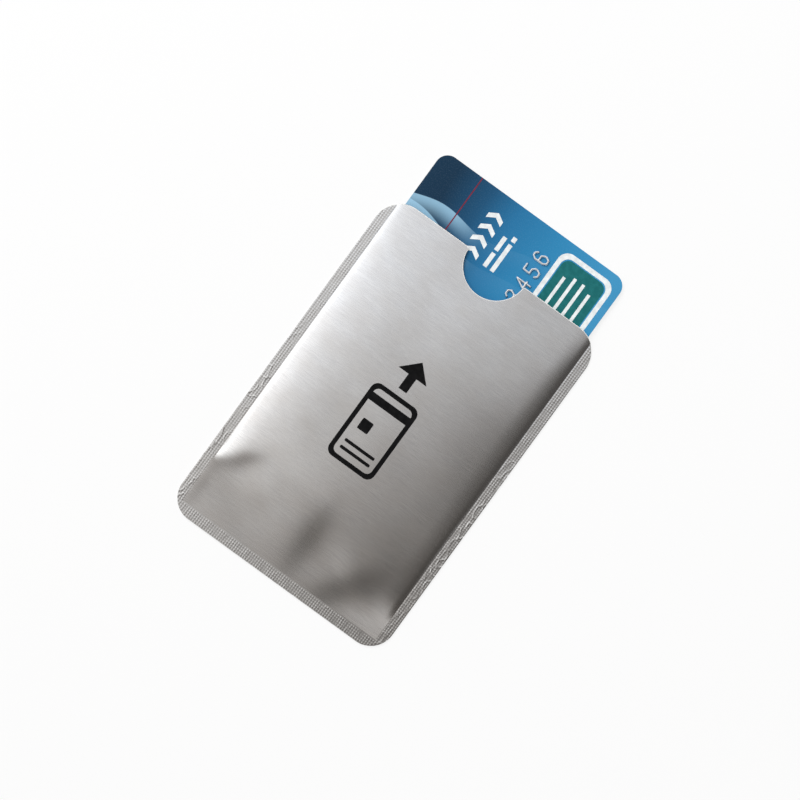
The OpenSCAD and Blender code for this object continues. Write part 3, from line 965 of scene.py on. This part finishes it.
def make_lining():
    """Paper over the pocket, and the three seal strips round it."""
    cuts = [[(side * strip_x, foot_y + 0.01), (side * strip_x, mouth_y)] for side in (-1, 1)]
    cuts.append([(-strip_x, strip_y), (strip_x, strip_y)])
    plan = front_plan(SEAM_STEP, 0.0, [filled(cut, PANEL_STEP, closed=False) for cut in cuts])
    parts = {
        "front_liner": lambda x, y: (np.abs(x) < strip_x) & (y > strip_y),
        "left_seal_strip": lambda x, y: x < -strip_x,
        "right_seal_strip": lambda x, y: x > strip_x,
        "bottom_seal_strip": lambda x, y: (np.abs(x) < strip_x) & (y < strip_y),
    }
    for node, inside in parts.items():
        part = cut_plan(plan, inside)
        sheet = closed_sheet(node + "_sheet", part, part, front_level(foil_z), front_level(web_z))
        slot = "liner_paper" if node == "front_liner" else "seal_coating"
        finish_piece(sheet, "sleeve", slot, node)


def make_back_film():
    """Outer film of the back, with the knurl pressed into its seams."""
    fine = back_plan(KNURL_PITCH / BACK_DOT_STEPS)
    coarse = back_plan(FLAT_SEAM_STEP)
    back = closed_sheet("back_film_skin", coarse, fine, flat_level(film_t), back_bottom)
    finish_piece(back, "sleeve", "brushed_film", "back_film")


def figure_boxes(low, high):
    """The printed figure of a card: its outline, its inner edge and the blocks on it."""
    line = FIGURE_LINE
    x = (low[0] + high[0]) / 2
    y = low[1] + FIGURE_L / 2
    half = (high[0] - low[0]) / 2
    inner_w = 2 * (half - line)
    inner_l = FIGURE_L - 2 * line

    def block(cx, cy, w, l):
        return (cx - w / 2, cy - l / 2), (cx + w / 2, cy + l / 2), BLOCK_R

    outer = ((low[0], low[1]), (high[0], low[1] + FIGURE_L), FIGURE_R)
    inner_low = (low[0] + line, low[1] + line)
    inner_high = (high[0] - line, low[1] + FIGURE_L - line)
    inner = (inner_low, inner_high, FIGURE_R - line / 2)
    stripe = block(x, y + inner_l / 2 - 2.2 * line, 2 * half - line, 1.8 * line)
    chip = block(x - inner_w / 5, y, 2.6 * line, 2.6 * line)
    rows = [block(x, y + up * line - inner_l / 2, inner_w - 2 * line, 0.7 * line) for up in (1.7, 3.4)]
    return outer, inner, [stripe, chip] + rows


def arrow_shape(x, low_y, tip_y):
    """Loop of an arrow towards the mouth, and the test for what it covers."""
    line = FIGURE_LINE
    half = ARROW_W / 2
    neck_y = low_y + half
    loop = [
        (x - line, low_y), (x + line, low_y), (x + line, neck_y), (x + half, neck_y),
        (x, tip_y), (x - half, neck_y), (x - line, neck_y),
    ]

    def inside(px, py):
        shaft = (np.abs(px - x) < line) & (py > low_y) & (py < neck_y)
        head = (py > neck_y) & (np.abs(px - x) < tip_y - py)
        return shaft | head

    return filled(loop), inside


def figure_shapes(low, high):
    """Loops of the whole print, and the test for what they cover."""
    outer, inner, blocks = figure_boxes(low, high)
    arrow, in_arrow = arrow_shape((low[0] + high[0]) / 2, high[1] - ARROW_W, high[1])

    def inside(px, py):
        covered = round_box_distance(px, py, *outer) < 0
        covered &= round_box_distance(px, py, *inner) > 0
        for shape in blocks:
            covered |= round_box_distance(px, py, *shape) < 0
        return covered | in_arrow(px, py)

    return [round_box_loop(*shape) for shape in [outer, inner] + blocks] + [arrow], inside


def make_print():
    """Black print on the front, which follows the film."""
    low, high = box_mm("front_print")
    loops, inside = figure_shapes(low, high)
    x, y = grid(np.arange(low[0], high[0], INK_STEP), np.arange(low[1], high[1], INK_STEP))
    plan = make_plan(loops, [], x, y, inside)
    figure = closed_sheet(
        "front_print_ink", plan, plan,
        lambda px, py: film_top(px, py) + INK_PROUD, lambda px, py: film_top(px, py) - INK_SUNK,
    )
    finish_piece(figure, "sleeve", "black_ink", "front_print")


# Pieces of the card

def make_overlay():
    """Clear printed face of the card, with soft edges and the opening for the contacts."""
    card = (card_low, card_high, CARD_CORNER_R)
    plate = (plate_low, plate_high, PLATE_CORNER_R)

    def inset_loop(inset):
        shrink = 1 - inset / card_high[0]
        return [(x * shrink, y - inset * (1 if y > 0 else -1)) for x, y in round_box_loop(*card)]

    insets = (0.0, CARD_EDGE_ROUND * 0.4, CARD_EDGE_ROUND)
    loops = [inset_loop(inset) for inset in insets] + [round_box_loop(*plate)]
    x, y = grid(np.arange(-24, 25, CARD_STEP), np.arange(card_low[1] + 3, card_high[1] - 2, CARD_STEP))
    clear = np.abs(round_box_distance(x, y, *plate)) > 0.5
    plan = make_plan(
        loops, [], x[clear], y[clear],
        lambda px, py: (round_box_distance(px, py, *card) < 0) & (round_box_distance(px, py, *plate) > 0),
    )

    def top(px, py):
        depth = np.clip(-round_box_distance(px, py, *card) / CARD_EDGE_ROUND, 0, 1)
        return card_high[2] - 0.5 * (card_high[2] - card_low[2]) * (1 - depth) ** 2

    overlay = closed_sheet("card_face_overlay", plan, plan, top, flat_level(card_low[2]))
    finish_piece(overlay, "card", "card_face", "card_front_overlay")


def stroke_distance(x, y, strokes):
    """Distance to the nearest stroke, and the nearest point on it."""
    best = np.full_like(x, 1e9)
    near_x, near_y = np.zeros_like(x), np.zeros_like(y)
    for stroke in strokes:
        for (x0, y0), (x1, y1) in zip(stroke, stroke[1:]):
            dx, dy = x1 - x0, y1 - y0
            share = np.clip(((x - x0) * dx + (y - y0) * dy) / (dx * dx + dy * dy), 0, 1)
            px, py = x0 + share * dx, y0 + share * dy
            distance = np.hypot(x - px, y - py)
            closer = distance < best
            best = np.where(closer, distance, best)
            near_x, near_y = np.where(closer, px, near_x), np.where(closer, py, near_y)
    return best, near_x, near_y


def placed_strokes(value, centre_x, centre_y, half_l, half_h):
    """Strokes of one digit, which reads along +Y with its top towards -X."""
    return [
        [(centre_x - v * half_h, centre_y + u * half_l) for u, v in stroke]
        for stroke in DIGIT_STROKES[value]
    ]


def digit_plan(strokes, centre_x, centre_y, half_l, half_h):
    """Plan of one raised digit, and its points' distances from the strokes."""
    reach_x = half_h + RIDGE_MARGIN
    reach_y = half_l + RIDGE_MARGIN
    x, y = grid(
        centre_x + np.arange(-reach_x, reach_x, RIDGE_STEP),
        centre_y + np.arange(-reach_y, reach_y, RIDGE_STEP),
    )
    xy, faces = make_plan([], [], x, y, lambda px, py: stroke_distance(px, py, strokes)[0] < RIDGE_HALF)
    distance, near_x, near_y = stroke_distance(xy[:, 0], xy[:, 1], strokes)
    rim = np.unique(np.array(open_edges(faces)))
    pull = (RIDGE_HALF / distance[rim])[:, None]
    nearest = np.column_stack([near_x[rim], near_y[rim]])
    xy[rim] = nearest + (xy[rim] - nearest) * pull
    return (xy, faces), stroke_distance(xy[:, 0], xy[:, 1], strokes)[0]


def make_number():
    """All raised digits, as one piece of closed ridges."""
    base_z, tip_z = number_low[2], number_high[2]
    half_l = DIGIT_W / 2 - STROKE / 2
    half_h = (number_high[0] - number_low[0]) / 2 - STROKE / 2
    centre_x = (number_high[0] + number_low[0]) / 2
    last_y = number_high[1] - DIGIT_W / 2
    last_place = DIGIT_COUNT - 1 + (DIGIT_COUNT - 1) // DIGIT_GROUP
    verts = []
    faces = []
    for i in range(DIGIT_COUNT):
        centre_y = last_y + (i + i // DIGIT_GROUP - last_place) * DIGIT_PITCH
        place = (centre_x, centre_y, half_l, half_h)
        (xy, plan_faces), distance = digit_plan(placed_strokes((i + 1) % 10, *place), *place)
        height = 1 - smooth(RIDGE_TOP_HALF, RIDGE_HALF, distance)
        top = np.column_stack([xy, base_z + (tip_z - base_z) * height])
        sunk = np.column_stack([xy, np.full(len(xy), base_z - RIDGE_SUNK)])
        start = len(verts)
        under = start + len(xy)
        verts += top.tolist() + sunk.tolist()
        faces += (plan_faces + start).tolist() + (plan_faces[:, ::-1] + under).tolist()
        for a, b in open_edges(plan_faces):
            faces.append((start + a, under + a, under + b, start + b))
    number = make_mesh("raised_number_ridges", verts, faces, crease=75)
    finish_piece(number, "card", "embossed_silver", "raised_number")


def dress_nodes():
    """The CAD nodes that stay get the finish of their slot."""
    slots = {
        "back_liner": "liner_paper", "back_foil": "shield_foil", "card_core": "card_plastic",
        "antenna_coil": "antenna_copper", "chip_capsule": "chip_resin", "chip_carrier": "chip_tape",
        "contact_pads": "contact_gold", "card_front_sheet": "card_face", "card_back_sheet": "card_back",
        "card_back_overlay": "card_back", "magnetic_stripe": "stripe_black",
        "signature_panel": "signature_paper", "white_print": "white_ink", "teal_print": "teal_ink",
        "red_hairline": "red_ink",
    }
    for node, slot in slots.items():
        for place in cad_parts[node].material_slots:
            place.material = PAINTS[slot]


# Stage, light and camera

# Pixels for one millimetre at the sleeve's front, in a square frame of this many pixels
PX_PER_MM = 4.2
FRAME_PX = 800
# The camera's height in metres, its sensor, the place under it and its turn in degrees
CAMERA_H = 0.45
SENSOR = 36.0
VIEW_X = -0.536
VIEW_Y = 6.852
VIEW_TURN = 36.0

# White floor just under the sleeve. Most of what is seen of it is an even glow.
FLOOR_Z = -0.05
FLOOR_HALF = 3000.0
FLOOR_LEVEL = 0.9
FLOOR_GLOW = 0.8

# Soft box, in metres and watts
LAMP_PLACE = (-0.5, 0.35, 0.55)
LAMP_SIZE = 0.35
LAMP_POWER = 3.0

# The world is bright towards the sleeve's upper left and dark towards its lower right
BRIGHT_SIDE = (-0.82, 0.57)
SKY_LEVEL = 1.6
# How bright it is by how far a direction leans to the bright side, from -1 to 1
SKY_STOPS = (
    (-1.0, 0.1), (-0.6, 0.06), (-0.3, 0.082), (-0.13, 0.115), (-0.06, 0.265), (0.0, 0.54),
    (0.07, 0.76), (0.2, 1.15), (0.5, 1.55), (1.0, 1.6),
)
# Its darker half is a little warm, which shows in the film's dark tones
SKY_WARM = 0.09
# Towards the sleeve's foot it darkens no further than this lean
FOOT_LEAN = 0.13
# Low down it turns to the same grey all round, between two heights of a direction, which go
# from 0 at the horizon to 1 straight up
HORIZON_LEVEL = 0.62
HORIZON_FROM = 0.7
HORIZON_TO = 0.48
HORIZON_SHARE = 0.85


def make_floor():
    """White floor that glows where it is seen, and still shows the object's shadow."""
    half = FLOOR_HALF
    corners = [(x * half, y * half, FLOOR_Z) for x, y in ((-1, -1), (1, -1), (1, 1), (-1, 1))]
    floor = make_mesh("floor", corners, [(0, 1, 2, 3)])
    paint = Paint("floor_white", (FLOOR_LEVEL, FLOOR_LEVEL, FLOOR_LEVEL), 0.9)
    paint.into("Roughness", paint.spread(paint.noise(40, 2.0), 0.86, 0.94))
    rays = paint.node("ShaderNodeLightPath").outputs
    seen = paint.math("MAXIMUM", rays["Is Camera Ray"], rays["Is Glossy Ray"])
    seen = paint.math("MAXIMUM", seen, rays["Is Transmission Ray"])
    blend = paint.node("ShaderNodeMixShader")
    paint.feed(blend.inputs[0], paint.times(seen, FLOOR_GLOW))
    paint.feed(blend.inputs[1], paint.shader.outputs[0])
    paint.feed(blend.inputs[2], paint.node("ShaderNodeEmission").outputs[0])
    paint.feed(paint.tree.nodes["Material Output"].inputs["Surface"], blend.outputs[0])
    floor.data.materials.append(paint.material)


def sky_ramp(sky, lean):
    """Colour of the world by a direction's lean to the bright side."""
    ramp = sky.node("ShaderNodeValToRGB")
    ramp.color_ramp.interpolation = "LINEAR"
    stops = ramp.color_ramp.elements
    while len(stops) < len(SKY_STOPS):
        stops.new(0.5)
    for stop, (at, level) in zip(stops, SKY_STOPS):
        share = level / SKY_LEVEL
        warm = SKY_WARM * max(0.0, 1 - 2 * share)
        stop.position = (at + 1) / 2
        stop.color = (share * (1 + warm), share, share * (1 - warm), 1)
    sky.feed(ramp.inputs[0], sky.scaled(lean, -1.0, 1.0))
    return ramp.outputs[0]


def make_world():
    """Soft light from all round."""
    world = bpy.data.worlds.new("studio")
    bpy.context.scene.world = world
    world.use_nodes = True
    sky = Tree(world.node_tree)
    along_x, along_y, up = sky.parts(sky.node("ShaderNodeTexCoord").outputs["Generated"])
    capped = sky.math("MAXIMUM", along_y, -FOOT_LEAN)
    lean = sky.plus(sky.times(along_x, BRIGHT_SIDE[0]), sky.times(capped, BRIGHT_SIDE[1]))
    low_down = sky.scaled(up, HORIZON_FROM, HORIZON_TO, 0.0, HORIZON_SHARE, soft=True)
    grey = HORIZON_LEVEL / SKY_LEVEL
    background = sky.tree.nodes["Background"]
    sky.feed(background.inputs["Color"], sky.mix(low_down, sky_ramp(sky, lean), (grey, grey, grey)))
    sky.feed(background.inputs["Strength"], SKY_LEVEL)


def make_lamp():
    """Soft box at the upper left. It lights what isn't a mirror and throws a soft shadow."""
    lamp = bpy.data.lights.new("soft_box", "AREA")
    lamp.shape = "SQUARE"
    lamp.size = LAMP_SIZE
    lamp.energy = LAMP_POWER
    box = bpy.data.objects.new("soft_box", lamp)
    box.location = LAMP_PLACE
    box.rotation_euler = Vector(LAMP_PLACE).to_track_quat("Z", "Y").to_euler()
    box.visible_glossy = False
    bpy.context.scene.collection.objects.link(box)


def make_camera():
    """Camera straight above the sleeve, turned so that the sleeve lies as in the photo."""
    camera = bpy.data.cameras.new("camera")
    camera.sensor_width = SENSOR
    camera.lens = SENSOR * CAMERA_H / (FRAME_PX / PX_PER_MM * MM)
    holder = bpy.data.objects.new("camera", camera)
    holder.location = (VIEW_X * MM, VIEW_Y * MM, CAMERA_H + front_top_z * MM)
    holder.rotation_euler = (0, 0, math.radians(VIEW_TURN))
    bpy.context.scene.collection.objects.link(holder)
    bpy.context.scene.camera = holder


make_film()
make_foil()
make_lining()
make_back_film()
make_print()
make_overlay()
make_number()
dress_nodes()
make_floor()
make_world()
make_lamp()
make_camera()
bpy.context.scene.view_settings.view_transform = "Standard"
──────────────────────────────
*What this task involves:*
Set down, exactly and alone, the run of lines from the line that has "for place in" to the line that has "LAMP_POWER = 3.0".

*Exercise solution:*
        for place in cad_parts[node].material_slots:
            place.material = PAINTS[slot]


# Stage, light and camera

# Pixels for one millimetre at the sleeve's front, in a square frame of this many pixels
PX_PER_MM = 4.2
FRAME_PX = 800
# The camera's height in metres, its sensor, the place under it and its turn in degrees
CAMERA_H = 0.45
SENSOR = 36.0
VIEW_X = -0.536
VIEW_Y = 6.852
VIEW_TURN = 36.0

# White floor just under the sleeve. Most of what is seen of it is an even glow.
FLOOR_Z = -0.05
FLOOR_HALF = 3000.0
FLOOR_LEVEL = 0.9
FLOOR_GLOW = 0.8

# Soft box, in metres and watts
LAMP_PLACE = (-0.5, 0.35, 0.55)
LAMP_SIZE = 0.35
LAMP_POWER = 3.0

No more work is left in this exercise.